**Work to complete**
Check every line of the entries that follow, and copy the ones containing "shown".

== Excerpted data

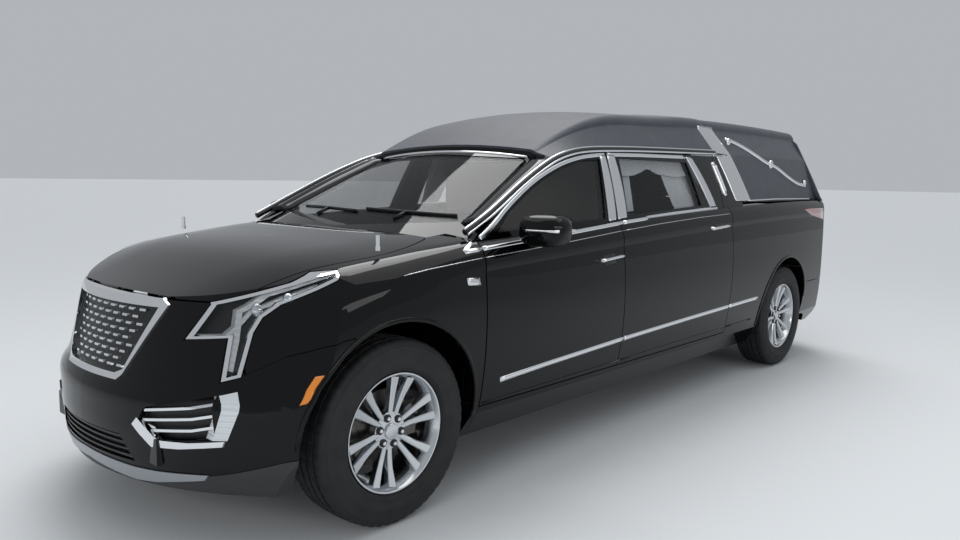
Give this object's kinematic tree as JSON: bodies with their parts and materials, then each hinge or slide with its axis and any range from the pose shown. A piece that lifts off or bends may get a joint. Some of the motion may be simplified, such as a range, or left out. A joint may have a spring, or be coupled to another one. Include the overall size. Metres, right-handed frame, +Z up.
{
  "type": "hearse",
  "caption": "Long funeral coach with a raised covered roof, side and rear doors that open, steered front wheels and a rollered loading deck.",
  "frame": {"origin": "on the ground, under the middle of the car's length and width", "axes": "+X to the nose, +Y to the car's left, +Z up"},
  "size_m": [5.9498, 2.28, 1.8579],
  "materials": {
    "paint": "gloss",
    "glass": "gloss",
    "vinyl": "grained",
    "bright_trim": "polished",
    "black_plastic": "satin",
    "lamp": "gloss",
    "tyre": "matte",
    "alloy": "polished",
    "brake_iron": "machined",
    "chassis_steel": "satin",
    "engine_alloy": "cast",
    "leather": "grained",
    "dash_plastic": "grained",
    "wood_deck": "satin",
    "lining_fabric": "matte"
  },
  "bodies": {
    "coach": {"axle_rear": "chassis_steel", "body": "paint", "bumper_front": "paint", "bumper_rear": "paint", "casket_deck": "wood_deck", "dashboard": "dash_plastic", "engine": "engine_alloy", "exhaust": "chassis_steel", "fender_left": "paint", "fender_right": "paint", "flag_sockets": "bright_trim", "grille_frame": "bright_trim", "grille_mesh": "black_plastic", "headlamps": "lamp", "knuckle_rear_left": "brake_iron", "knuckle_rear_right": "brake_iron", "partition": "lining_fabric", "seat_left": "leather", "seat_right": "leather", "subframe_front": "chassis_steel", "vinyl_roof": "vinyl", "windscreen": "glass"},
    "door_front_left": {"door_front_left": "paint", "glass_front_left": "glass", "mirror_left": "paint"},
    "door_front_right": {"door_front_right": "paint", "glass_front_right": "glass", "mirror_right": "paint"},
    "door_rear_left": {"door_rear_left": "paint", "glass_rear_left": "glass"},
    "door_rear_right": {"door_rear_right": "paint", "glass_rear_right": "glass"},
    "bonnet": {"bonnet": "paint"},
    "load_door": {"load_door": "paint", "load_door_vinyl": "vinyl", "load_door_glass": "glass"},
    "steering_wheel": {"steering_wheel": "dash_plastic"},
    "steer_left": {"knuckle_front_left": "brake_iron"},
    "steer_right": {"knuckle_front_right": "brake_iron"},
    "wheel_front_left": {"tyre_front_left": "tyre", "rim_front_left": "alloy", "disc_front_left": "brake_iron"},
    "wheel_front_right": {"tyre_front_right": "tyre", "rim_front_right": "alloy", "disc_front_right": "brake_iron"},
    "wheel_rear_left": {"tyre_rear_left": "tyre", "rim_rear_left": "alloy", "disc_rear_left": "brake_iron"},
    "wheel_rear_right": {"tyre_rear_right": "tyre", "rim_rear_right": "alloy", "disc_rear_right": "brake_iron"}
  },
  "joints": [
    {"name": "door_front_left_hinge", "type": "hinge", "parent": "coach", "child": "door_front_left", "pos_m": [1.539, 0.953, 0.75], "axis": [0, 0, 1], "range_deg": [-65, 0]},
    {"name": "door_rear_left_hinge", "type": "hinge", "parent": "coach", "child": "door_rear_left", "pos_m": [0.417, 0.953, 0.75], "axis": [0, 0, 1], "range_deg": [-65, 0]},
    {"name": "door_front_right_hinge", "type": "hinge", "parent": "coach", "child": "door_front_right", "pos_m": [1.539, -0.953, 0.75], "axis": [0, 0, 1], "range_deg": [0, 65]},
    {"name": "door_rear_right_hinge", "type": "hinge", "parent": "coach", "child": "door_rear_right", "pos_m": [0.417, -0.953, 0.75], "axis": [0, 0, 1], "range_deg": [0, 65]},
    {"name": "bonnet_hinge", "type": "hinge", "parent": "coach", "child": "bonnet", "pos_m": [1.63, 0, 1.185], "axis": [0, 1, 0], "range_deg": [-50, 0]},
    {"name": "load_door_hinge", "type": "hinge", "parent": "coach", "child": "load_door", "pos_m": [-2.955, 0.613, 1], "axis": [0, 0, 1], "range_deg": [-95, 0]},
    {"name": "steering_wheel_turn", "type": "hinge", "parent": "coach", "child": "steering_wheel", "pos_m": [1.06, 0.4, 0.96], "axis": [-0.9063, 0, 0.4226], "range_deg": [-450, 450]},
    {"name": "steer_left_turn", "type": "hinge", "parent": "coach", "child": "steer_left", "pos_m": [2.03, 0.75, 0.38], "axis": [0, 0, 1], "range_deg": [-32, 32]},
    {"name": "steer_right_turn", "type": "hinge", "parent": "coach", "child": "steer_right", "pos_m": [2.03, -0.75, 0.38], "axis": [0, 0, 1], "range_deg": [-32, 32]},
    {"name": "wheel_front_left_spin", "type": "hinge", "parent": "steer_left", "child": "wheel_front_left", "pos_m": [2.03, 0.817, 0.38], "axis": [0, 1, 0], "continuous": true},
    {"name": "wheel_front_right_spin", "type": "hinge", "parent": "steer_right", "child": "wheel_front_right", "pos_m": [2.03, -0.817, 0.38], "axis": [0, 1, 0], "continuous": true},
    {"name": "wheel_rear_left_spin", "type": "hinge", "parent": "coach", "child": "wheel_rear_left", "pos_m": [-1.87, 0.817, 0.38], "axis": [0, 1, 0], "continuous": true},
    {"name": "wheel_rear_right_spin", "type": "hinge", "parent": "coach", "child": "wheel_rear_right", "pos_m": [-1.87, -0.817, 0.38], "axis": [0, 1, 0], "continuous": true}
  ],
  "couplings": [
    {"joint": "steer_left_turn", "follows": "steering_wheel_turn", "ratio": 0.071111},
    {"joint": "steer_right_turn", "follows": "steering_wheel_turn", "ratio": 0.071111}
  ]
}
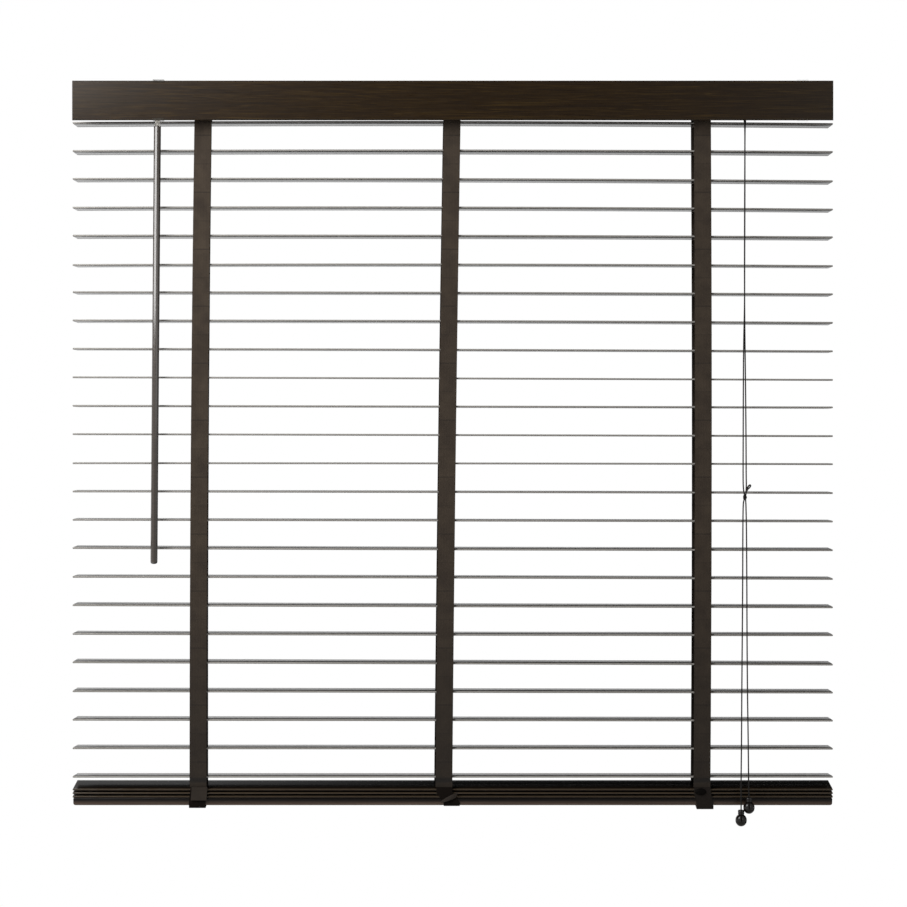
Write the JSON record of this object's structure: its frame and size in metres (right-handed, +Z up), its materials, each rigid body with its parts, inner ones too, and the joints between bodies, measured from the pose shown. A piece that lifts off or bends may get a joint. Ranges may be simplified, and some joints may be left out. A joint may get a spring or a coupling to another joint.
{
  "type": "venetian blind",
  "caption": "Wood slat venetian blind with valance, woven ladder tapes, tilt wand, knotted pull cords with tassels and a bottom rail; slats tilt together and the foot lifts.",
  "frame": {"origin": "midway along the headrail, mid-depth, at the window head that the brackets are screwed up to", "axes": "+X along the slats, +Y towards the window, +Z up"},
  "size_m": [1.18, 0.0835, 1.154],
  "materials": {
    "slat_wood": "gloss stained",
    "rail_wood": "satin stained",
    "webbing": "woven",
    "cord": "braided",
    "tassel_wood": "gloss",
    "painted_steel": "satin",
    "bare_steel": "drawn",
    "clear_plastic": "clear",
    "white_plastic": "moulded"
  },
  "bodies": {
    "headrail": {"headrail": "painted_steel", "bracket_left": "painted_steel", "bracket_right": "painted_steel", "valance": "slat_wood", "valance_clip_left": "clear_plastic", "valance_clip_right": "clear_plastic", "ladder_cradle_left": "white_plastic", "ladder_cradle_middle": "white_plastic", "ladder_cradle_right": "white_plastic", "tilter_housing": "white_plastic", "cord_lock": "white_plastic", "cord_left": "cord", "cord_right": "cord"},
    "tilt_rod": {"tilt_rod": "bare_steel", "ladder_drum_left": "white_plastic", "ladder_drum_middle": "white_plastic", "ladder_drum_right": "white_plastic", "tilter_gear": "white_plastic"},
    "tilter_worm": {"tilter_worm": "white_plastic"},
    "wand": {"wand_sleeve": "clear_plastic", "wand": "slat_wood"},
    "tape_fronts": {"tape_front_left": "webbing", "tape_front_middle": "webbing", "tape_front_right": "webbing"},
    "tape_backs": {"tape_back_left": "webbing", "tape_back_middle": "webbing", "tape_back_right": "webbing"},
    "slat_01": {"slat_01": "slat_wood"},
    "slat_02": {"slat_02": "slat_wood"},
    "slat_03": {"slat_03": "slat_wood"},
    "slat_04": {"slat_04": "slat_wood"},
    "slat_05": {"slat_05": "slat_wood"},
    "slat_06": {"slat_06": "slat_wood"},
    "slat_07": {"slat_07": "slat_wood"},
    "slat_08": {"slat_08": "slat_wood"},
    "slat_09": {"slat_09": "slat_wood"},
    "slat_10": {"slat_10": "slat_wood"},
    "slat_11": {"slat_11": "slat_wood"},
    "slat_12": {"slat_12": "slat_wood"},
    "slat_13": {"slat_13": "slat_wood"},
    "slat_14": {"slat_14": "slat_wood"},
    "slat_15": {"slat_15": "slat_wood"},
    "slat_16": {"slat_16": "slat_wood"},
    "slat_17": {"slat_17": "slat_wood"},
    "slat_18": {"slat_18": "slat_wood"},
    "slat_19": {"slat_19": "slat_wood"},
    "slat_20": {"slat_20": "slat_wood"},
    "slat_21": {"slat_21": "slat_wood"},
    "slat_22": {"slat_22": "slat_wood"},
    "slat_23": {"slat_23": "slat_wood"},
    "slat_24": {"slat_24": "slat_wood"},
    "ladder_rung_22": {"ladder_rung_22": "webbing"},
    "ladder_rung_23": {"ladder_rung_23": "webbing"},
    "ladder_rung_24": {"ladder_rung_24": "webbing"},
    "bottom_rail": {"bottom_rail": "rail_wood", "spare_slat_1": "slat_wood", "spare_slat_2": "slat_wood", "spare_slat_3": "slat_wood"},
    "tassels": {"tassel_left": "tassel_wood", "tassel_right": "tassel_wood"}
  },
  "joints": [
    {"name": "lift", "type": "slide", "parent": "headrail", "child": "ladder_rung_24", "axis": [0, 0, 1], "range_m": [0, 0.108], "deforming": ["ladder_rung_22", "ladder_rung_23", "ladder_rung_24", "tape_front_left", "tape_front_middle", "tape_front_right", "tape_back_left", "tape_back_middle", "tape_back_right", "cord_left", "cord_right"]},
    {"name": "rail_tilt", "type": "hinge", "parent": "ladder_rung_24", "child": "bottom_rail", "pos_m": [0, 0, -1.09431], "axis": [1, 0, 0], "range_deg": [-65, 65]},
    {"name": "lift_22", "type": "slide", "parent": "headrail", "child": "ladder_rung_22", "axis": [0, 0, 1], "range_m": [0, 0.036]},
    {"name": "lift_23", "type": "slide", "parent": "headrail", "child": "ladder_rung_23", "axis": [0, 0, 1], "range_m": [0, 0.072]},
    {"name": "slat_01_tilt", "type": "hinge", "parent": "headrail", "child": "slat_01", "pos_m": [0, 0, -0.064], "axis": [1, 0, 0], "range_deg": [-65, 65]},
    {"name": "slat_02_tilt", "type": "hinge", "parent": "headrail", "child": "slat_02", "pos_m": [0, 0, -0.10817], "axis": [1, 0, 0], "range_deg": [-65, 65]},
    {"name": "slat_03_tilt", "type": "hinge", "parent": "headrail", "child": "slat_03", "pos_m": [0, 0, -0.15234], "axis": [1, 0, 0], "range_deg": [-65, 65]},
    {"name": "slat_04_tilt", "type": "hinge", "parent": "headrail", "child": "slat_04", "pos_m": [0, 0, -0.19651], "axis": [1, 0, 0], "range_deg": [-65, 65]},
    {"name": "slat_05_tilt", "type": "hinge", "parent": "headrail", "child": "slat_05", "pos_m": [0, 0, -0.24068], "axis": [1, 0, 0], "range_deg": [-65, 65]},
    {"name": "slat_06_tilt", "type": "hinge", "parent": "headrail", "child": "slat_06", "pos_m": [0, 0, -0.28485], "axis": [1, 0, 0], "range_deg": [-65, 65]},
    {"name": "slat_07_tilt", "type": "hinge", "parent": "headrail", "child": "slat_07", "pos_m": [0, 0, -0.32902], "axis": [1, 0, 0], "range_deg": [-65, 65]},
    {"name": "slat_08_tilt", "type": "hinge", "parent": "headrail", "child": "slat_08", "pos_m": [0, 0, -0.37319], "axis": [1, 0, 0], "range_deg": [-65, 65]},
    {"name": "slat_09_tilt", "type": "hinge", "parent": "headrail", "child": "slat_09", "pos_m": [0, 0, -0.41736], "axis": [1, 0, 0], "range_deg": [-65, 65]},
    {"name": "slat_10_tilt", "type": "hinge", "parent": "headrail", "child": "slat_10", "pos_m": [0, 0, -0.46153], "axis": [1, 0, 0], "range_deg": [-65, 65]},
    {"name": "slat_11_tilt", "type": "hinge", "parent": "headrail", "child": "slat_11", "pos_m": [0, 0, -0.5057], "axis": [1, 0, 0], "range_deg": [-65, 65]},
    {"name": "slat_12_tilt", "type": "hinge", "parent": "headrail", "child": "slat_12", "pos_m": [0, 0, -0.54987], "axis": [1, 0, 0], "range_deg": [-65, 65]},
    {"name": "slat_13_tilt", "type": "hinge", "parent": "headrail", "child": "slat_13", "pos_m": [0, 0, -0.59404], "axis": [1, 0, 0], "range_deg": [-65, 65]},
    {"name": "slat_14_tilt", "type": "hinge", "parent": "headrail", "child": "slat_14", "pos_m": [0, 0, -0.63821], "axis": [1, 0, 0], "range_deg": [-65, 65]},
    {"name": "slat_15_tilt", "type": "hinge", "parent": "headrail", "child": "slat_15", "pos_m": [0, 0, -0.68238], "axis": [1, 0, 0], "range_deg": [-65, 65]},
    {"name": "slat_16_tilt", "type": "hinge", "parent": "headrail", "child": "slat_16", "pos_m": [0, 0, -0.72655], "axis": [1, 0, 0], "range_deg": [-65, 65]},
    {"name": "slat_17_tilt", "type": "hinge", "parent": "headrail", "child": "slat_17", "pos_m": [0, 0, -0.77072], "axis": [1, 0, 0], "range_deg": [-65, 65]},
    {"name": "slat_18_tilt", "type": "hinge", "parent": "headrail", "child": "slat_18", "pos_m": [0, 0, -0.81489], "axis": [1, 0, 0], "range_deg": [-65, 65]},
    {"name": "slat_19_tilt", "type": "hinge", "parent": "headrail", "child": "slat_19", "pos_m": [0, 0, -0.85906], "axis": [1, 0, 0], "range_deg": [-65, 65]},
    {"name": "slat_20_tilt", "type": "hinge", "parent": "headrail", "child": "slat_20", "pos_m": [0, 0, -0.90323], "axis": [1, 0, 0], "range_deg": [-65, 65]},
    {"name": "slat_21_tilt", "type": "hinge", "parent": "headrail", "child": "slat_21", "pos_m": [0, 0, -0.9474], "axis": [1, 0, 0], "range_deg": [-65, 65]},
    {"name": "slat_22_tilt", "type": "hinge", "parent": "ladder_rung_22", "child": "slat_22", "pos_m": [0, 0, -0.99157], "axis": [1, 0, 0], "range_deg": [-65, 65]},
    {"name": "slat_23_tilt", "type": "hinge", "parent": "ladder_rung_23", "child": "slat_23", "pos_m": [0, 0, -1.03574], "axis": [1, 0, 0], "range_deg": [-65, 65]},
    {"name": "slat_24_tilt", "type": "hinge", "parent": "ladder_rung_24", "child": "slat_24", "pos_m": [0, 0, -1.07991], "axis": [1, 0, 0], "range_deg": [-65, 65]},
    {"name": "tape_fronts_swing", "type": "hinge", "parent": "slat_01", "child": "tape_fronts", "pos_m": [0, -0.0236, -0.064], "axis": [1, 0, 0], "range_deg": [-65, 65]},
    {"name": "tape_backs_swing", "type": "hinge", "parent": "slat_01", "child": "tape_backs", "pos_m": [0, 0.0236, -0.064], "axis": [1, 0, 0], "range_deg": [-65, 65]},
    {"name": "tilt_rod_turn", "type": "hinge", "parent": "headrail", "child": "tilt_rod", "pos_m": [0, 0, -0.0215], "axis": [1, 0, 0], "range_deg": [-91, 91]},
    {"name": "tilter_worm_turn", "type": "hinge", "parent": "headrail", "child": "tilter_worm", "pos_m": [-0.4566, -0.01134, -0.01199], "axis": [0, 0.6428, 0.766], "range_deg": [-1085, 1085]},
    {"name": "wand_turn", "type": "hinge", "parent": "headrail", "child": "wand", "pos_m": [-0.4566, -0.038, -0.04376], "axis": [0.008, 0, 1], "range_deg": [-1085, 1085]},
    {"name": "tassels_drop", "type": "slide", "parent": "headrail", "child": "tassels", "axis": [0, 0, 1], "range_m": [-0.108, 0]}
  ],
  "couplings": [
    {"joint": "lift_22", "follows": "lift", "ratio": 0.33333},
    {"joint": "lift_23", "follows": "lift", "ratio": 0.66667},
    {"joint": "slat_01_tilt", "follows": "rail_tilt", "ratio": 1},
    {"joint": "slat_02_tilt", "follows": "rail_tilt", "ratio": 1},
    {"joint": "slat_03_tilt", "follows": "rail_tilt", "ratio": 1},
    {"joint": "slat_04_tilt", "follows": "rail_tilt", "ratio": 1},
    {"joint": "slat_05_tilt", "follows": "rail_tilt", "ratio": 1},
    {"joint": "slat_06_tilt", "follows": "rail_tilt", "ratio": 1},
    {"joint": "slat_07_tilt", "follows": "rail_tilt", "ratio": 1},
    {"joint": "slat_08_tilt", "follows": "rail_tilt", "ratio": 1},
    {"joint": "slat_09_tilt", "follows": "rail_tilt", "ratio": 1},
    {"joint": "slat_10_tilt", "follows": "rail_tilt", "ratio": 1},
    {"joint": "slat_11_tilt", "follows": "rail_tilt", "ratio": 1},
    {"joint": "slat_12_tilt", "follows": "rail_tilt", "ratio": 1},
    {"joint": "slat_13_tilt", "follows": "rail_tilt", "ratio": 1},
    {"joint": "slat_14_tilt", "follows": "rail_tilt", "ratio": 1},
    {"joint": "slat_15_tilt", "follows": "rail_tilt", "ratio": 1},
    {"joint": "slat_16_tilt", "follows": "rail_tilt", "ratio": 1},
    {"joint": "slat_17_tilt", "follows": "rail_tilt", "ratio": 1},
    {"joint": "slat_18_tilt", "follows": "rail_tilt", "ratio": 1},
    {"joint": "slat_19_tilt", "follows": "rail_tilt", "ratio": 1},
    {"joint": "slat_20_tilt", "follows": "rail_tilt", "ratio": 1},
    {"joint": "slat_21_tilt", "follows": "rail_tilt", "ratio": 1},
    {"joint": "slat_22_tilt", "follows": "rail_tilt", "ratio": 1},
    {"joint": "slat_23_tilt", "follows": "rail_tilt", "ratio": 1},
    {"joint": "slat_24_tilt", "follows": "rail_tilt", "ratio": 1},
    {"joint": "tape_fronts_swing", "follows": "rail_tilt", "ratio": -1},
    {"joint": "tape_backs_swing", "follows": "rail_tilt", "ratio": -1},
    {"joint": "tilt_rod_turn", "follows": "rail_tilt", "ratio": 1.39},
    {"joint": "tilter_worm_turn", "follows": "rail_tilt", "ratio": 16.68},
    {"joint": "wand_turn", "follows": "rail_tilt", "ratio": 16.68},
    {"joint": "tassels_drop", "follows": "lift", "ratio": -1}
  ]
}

====

**Answer**
Give this object's kinematic tree as JSON: bodies with their parts and materials, then each hinge or slide with its axis and any range from the pose shown. A piece that lifts off or bends may get a joint. Some of the motion may be simplified, such as a range, or left out. A joint may have a spring, or be coupled to another one. Include the overall size. Metres, right-handed frame, +Z up.
Write the JSON record of this object's structure: its frame and size in metres (right-handed, +Z up), its materials, each rigid body with its parts, inner ones too, and the joints between bodies, measured from the pose shown. A piece that lifts off or bends may get a joint. Ranges may be simplified, and some joints may be left out. A joint may get a spring or a coupling to another joint.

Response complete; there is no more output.